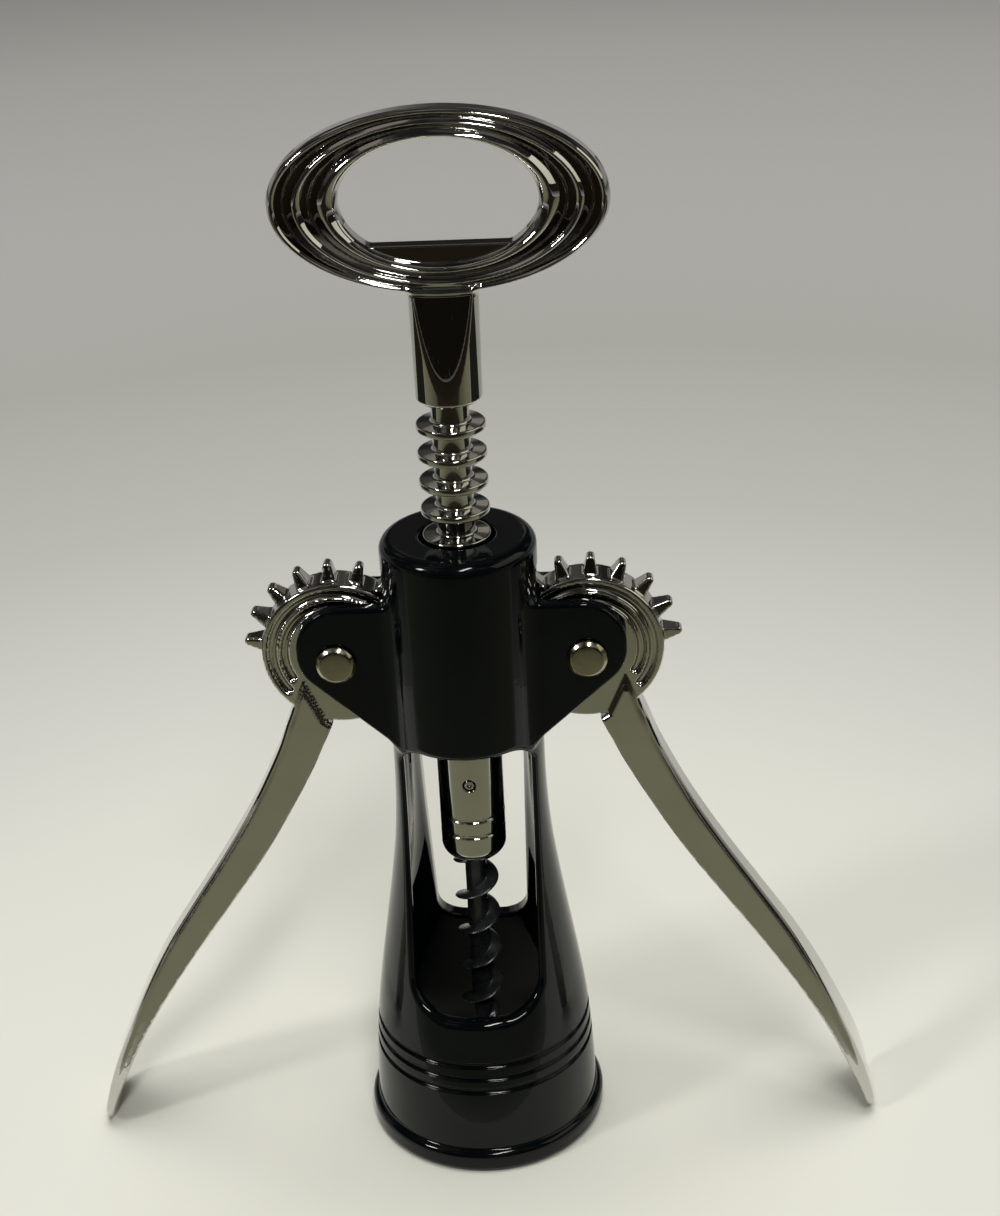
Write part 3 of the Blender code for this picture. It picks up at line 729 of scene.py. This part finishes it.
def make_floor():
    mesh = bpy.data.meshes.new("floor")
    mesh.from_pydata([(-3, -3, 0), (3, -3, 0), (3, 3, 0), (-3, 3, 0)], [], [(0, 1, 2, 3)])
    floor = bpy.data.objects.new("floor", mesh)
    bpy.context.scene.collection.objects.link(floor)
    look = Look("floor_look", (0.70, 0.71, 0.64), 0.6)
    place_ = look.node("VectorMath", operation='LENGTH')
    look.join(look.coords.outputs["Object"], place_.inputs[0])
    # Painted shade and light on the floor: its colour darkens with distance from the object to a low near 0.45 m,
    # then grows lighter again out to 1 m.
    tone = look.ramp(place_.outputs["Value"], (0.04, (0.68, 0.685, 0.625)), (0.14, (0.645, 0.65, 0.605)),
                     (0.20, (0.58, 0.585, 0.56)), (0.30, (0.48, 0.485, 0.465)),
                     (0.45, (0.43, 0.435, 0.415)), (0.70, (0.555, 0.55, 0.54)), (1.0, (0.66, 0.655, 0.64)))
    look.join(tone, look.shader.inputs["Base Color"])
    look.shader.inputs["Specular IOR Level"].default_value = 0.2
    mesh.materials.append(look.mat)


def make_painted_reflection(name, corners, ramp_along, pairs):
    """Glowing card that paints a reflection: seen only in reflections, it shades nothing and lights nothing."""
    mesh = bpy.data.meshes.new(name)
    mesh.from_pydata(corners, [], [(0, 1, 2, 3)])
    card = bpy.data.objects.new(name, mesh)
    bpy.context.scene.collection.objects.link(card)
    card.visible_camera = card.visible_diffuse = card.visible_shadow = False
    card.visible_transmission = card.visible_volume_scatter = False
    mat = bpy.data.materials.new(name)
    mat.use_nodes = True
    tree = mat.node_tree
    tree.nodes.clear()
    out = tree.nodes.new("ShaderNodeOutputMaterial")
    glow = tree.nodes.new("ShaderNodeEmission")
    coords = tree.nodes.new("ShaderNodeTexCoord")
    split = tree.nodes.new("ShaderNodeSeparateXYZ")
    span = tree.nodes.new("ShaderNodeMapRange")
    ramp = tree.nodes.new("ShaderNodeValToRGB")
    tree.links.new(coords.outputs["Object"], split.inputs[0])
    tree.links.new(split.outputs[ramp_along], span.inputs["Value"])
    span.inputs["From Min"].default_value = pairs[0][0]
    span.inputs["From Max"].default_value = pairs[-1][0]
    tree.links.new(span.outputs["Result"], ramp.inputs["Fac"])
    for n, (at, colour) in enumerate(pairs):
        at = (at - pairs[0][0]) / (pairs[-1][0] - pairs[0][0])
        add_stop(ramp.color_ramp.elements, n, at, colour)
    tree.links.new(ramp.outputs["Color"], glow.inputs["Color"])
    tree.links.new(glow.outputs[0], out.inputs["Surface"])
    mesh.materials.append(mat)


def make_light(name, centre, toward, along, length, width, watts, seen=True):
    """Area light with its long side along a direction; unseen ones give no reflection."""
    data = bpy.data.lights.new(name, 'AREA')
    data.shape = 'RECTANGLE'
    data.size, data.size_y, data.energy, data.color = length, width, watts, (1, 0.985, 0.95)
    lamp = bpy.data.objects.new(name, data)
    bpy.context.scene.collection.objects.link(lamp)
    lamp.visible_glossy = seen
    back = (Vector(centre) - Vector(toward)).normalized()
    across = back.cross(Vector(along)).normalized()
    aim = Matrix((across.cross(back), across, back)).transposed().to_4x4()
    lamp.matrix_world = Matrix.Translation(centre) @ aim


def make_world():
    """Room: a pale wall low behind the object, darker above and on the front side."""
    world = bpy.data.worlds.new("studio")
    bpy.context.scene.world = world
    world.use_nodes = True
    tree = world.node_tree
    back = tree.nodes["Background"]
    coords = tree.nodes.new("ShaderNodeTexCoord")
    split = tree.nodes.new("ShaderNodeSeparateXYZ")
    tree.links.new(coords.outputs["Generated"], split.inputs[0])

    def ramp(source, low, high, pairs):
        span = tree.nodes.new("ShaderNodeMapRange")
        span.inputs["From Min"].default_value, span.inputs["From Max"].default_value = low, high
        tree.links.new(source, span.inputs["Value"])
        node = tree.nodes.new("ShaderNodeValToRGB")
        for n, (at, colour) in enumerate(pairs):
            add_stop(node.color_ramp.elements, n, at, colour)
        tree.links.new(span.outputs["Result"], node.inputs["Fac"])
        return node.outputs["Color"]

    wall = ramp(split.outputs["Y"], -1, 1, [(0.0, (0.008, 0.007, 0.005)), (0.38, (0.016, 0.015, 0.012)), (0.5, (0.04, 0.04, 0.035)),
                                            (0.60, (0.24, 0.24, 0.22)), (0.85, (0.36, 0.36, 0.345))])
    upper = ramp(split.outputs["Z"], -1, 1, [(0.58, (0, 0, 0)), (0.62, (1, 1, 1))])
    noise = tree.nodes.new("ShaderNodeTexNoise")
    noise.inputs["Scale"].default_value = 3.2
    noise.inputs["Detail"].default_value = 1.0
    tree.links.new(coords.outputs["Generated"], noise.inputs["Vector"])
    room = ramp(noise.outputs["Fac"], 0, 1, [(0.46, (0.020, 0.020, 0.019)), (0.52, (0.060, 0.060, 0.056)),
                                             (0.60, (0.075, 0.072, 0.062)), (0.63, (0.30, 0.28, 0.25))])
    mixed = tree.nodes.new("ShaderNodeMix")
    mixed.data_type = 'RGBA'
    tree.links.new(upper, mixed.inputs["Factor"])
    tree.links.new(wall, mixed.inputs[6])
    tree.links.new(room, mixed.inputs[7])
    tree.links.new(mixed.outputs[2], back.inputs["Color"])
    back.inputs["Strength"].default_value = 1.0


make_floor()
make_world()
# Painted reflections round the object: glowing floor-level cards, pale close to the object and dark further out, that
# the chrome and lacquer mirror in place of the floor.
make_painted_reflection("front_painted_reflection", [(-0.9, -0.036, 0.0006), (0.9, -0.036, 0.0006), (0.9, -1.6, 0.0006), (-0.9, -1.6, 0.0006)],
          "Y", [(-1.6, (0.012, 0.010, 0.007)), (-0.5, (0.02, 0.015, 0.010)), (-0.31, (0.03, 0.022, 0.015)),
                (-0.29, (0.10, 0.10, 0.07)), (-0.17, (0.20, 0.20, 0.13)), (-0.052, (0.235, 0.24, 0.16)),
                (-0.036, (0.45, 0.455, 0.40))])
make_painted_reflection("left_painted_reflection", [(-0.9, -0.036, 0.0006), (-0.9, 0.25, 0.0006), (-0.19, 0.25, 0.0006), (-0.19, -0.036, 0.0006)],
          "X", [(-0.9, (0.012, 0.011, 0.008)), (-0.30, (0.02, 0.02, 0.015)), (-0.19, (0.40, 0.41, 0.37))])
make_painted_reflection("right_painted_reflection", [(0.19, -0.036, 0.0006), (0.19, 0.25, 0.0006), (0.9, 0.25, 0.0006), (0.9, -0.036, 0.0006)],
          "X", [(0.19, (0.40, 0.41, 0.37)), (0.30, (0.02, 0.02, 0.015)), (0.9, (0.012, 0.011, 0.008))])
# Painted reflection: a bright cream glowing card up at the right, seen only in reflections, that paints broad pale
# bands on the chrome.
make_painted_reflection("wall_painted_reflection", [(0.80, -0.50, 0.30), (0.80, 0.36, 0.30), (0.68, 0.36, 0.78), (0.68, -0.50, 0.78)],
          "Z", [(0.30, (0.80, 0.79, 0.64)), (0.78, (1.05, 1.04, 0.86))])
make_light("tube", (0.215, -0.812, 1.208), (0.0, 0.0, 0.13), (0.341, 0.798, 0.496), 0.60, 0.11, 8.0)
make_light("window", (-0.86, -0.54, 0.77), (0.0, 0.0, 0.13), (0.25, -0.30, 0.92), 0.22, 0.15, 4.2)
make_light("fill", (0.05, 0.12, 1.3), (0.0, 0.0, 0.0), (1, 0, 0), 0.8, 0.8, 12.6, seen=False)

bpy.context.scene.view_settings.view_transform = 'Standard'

◆ DIRECTION ◆
From the listing above, extract every line exactly as it stands.

◆ WRITTEN RESPONSE ◆
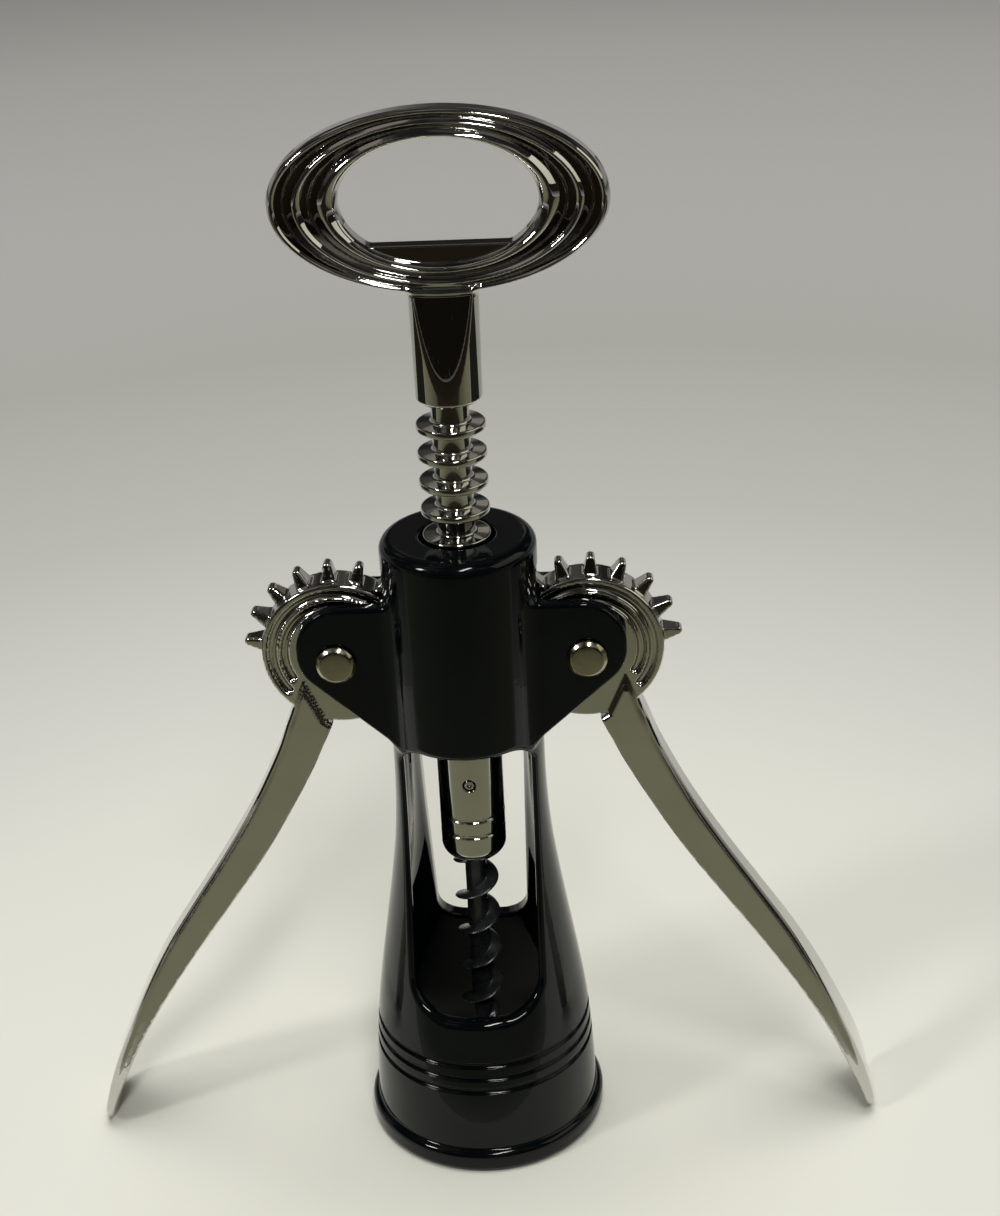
Write part 3 of the Blender code for this picture. It picks up at line 729 of scene.py. This part finishes it.
def make_floor():
    mesh = bpy.data.meshes.new("floor")
    mesh.from_pydata([(-3, -3, 0), (3, -3, 0), (3, 3, 0), (-3, 3, 0)], [], [(0, 1, 2, 3)])
    floor = bpy.data.objects.new("floor", mesh)
    bpy.context.scene.collection.objects.link(floor)
    look = Look("floor_look", (0.70, 0.71, 0.64), 0.6)
    place_ = look.node("VectorMath", operation='LENGTH')
    look.join(look.coords.outputs["Object"], place_.inputs[0])
    # Painted shade and light on the floor: its colour darkens with distance from the object to a low near 0.45 m,
    # then grows lighter again out to 1 m.
    tone = look.ramp(place_.outputs["Value"], (0.04, (0.68, 0.685, 0.625)), (0.14, (0.645, 0.65, 0.605)),
                     (0.20, (0.58, 0.585, 0.56)), (0.30, (0.48, 0.485, 0.465)),
                     (0.45, (0.43, 0.435, 0.415)), (0.70, (0.555, 0.55, 0.54)), (1.0, (0.66, 0.655, 0.64)))
    look.join(tone, look.shader.inputs["Base Color"])
    look.shader.inputs["Specular IOR Level"].default_value = 0.2
    mesh.materials.append(look.mat)


def make_painted_reflection(name, corners, ramp_along, pairs):
    """Glowing card that paints a reflection: seen only in reflections, it shades nothing and lights nothing."""
    mesh = bpy.data.meshes.new(name)
    mesh.from_pydata(corners, [], [(0, 1, 2, 3)])
    card = bpy.data.objects.new(name, mesh)
    bpy.context.scene.collection.objects.link(card)
    card.visible_camera = card.visible_diffuse = card.visible_shadow = False
    card.visible_transmission = card.visible_volume_scatter = False
    mat = bpy.data.materials.new(name)
    mat.use_nodes = True
    tree = mat.node_tree
    tree.nodes.clear()
    out = tree.nodes.new("ShaderNodeOutputMaterial")
    glow = tree.nodes.new("ShaderNodeEmission")
    coords = tree.nodes.new("ShaderNodeTexCoord")
    split = tree.nodes.new("ShaderNodeSeparateXYZ")
    span = tree.nodes.new("ShaderNodeMapRange")
    ramp = tree.nodes.new("ShaderNodeValToRGB")
    tree.links.new(coords.outputs["Object"], split.inputs[0])
    tree.links.new(split.outputs[ramp_along], span.inputs["Value"])
    span.inputs["From Min"].default_value = pairs[0][0]
    span.inputs["From Max"].default_value = pairs[-1][0]
    tree.links.new(span.outputs["Result"], ramp.inputs["Fac"])
    for n, (at, colour) in enumerate(pairs):
        at = (at - pairs[0][0]) / (pairs[-1][0] - pairs[0][0])
        add_stop(ramp.color_ramp.elements, n, at, colour)
    tree.links.new(ramp.outputs["Color"], glow.inputs["Color"])
    tree.links.new(glow.outputs[0], out.inputs["Surface"])
    mesh.materials.append(mat)


def make_light(name, centre, toward, along, length, width, watts, seen=True):
    """Area light with its long side along a direction; unseen ones give no reflection."""
    data = bpy.data.lights.new(name, 'AREA')
    data.shape = 'RECTANGLE'
    data.size, data.size_y, data.energy, data.color = length, width, watts, (1, 0.985, 0.95)
    lamp = bpy.data.objects.new(name, data)
    bpy.context.scene.collection.objects.link(lamp)
    lamp.visible_glossy = seen
    back = (Vector(centre) - Vector(toward)).normalized()
    across = back.cross(Vector(along)).normalized()
    aim = Matrix((across.cross(back), across, back)).transposed().to_4x4()
    lamp.matrix_world = Matrix.Translation(centre) @ aim


def make_world():
    """Room: a pale wall low behind the object, darker above and on the front side."""
    world = bpy.data.worlds.new("studio")
    bpy.context.scene.world = world
    world.use_nodes = True
    tree = world.node_tree
    back = tree.nodes["Background"]
    coords = tree.nodes.new("ShaderNodeTexCoord")
    split = tree.nodes.new("ShaderNodeSeparateXYZ")
    tree.links.new(coords.outputs["Generated"], split.inputs[0])

    def ramp(source, low, high, pairs):
        span = tree.nodes.new("ShaderNodeMapRange")
        span.inputs["From Min"].default_value, span.inputs["From Max"].default_value = low, high
        tree.links.new(source, span.inputs["Value"])
        node = tree.nodes.new("ShaderNodeValToRGB")
        for n, (at, colour) in enumerate(pairs):
            add_stop(node.color_ramp.elements, n, at, colour)
        tree.links.new(span.outputs["Result"], node.inputs["Fac"])
        return node.outputs["Color"]

    wall = ramp(split.outputs["Y"], -1, 1, [(0.0, (0.008, 0.007, 0.005)), (0.38, (0.016, 0.015, 0.012)), (0.5, (0.04, 0.04, 0.035)),
                                            (0.60, (0.24, 0.24, 0.22)), (0.85, (0.36, 0.36, 0.345))])
    upper = ramp(split.outputs["Z"], -1, 1, [(0.58, (0, 0, 0)), (0.62, (1, 1, 1))])
    noise = tree.nodes.new("ShaderNodeTexNoise")
    noise.inputs["Scale"].default_value = 3.2
    noise.inputs["Detail"].default_value = 1.0
    tree.links.new(coords.outputs["Generated"], noise.inputs["Vector"])
    room = ramp(noise.outputs["Fac"], 0, 1, [(0.46, (0.020, 0.020, 0.019)), (0.52, (0.060, 0.060, 0.056)),
                                             (0.60, (0.075, 0.072, 0.062)), (0.63, (0.30, 0.28, 0.25))])
    mixed = tree.nodes.new("ShaderNodeMix")
    mixed.data_type = 'RGBA'
    tree.links.new(upper, mixed.inputs["Factor"])
    tree.links.new(wall, mixed.inputs[6])
    tree.links.new(room, mixed.inputs[7])
    tree.links.new(mixed.outputs[2], back.inputs["Color"])
    back.inputs["Strength"].default_value = 1.0


make_floor()
make_world()
# Painted reflections round the object: glowing floor-level cards, pale close to the object and dark further out, that
# the chrome and lacquer mirror in place of the floor.
make_painted_reflection("front_painted_reflection", [(-0.9, -0.036, 0.0006), (0.9, -0.036, 0.0006), (0.9, -1.6, 0.0006), (-0.9, -1.6, 0.0006)],
          "Y", [(-1.6, (0.012, 0.010, 0.007)), (-0.5, (0.02, 0.015, 0.010)), (-0.31, (0.03, 0.022, 0.015)),
                (-0.29, (0.10, 0.10, 0.07)), (-0.17, (0.20, 0.20, 0.13)), (-0.052, (0.235, 0.24, 0.16)),
                (-0.036, (0.45, 0.455, 0.40))])
make_painted_reflection("left_painted_reflection", [(-0.9, -0.036, 0.0006), (-0.9, 0.25, 0.0006), (-0.19, 0.25, 0.0006), (-0.19, -0.036, 0.0006)],
          "X", [(-0.9, (0.012, 0.011, 0.008)), (-0.30, (0.02, 0.02, 0.015)), (-0.19, (0.40, 0.41, 0.37))])
make_painted_reflection("right_painted_reflection", [(0.19, -0.036, 0.0006), (0.19, 0.25, 0.0006), (0.9, 0.25, 0.0006), (0.9, -0.036, 0.0006)],
          "X", [(0.19, (0.40, 0.41, 0.37)), (0.30, (0.02, 0.02, 0.015)), (0.9, (0.012, 0.011, 0.008))])
# Painted reflection: a bright cream glowing card up at the right, seen only in reflections, that paints broad pale
# bands on the chrome.
make_painted_reflection("wall_painted_reflection", [(0.80, -0.50, 0.30), (0.80, 0.36, 0.30), (0.68, 0.36, 0.78), (0.68, -0.50, 0.78)],
          "Z", [(0.30, (0.80, 0.79, 0.64)), (0.78, (1.05, 1.04, 0.86))])
make_light("tube", (0.215, -0.812, 1.208), (0.0, 0.0, 0.13), (0.341, 0.798, 0.496), 0.60, 0.11, 8.0)
make_light("window", (-0.86, -0.54, 0.77), (0.0, 0.0, 0.13), (0.25, -0.30, 0.92), 0.22, 0.15, 4.2)
make_light("fill", (0.05, 0.12, 1.3), (0.0, 0.0, 0.0), (1, 0, 0), 0.8, 0.8, 12.6, seen=False)

bpy.context.scene.view_settings.view_transform = 'Standard'